(EXERCISE BRIEF): Exactly and only the lines from the one containing "Write the Blender Python" through the one containing "CHEEKBONE_RADIUS = 55.2" are to be repeated, both ends included.

##### DATA FOR THIS TASK #####

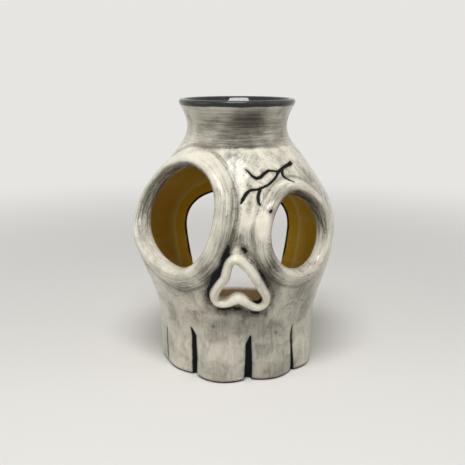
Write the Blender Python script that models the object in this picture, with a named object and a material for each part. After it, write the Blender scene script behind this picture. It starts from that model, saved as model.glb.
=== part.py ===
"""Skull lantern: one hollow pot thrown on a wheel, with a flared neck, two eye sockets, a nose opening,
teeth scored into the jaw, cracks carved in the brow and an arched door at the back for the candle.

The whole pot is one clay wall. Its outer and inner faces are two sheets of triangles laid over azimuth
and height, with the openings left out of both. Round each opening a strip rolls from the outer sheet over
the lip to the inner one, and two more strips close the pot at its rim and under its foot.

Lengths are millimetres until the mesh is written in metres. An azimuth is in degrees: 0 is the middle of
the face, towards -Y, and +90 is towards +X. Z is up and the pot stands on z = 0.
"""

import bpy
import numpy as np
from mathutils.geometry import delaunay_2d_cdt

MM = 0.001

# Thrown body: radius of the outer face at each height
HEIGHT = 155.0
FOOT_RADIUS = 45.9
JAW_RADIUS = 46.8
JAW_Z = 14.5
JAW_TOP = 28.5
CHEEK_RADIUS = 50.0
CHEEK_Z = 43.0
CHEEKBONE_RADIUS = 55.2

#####
##### DATA FOR THIS TASK #####

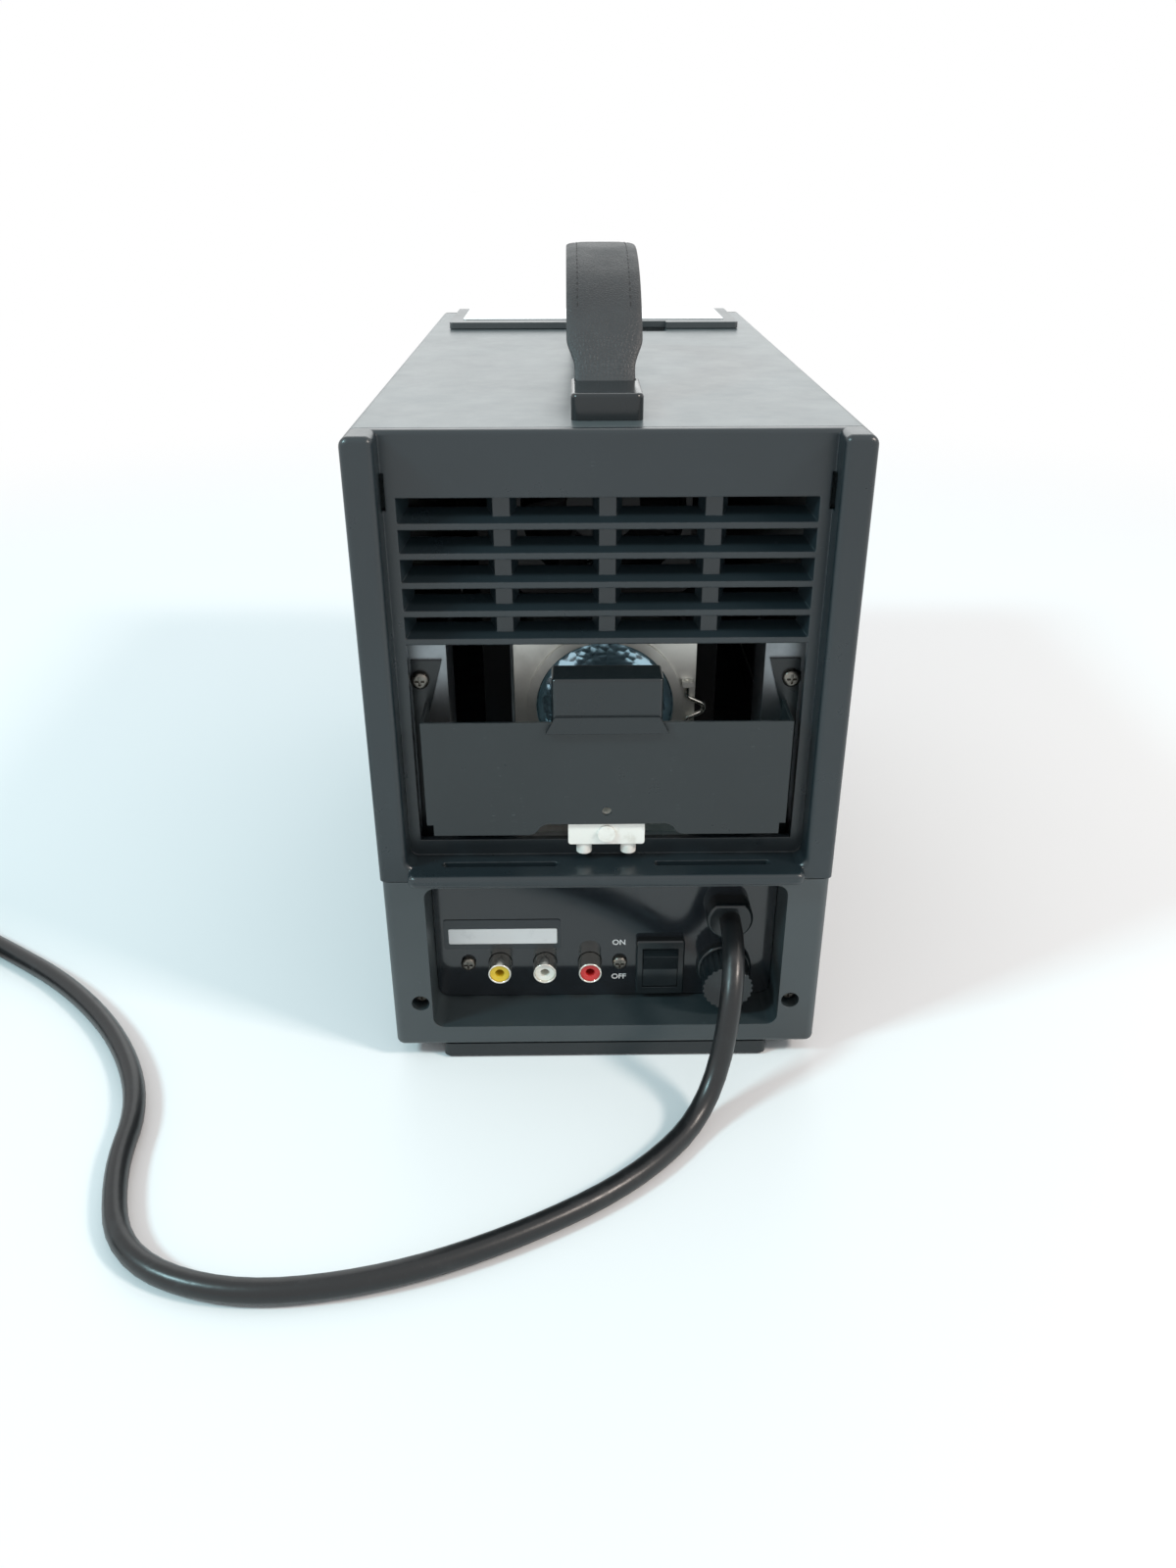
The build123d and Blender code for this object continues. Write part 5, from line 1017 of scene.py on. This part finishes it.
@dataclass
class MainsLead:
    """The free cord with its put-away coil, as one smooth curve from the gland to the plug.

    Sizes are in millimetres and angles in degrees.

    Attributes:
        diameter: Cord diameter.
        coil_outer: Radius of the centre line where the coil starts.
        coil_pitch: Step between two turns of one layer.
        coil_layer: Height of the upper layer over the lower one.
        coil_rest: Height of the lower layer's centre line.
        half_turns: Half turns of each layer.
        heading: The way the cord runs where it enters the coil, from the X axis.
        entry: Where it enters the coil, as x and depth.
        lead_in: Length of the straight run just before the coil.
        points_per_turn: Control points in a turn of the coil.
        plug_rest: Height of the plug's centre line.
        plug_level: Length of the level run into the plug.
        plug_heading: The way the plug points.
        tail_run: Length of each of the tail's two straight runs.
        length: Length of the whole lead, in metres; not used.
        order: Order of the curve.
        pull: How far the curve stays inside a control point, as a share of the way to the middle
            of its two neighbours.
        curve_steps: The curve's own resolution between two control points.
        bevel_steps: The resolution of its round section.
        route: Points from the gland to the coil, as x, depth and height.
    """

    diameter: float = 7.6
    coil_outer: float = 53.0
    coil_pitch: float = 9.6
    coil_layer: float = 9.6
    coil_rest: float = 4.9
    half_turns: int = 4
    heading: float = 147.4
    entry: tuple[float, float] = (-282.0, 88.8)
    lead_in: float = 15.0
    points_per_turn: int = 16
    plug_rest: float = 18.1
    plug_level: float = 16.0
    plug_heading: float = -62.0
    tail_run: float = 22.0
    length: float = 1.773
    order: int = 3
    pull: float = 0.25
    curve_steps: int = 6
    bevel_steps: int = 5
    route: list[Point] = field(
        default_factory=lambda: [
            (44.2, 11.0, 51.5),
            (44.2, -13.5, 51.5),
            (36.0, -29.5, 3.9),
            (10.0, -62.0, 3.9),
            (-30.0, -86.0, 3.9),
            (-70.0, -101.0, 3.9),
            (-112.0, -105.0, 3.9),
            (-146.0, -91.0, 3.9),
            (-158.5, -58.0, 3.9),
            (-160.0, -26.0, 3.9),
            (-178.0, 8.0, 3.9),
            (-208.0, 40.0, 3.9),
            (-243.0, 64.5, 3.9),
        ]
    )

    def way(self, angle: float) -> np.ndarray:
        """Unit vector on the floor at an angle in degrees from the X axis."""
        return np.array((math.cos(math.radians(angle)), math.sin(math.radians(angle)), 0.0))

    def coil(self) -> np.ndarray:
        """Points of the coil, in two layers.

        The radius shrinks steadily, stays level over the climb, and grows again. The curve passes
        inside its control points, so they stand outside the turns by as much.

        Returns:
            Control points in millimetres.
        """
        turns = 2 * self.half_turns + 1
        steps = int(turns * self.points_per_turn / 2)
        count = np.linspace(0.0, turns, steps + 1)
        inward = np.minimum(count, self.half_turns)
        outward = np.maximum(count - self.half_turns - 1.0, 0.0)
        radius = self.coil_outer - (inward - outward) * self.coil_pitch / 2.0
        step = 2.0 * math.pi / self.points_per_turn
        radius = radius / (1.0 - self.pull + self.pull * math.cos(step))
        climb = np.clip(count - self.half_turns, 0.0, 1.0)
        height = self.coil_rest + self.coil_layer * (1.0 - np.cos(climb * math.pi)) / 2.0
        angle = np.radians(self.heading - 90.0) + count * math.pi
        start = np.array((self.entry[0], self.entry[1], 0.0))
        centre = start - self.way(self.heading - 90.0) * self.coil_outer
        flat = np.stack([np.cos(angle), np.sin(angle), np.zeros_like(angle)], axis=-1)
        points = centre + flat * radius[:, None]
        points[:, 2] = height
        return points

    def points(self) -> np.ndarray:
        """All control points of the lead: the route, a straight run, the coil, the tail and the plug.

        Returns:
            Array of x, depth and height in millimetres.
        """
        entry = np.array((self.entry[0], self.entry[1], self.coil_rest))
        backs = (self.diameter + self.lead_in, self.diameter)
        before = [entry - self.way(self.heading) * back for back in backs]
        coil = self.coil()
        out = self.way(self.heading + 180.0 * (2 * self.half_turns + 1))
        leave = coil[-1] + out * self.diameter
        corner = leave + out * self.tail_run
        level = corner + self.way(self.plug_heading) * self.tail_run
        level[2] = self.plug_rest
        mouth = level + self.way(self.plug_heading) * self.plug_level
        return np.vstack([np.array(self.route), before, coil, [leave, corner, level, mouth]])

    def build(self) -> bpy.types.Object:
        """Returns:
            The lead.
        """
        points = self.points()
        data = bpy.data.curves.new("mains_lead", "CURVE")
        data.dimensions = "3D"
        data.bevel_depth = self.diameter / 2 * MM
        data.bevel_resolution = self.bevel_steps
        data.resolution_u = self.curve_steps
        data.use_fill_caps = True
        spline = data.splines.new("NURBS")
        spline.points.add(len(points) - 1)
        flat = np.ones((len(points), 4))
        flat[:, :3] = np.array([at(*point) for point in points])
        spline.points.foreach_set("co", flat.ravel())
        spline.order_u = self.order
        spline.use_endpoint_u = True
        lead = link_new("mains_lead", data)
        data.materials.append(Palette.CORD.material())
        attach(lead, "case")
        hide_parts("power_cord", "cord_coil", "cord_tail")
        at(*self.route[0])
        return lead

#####
##### DATA FOR THIS TASK #####

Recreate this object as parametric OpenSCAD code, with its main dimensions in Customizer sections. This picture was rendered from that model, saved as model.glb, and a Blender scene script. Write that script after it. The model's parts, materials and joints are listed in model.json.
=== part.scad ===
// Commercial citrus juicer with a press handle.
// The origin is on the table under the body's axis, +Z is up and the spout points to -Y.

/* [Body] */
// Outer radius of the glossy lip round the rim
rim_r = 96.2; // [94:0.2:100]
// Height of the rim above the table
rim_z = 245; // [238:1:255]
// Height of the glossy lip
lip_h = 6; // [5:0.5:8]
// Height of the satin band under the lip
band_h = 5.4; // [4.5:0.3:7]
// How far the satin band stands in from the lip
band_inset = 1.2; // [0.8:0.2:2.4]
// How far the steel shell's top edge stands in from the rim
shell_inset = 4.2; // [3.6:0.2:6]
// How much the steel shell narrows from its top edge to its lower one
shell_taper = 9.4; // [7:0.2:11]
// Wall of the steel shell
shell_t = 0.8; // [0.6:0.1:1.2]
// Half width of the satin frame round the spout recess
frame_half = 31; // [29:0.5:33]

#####

(TASK OUTPUT):
Write the Blender Python script that models the object in this picture, with a named object and a material for each part. After it, write the Blender scene script behind this picture. It starts from that model, saved as model.glb.
=== part.py ===
"""Skull lantern: one hollow pot thrown on a wheel, with a flared neck, two eye sockets, a nose opening,
teeth scored into the jaw, cracks carved in the brow and an arched door at the back for the candle.

The whole pot is one clay wall. Its outer and inner faces are two sheets of triangles laid over azimuth
and height, with the openings left out of both. Round each opening a strip rolls from the outer sheet over
the lip to the inner one, and two more strips close the pot at its rim and under its foot.

Lengths are millimetres until the mesh is written in metres. An azimuth is in degrees: 0 is the middle of
the face, towards -Y, and +90 is towards +X. Z is up and the pot stands on z = 0.
"""

import bpy
import numpy as np
from mathutils.geometry import delaunay_2d_cdt

MM = 0.001

# Thrown body: radius of the outer face at each height
HEIGHT = 155.0
FOOT_RADIUS = 45.9
JAW_RADIUS = 46.8
JAW_Z = 14.5
JAW_TOP = 28.5
CHEEK_RADIUS = 50.0
CHEEK_Z = 43.0
CHEEKBONE_RADIUS = 55.2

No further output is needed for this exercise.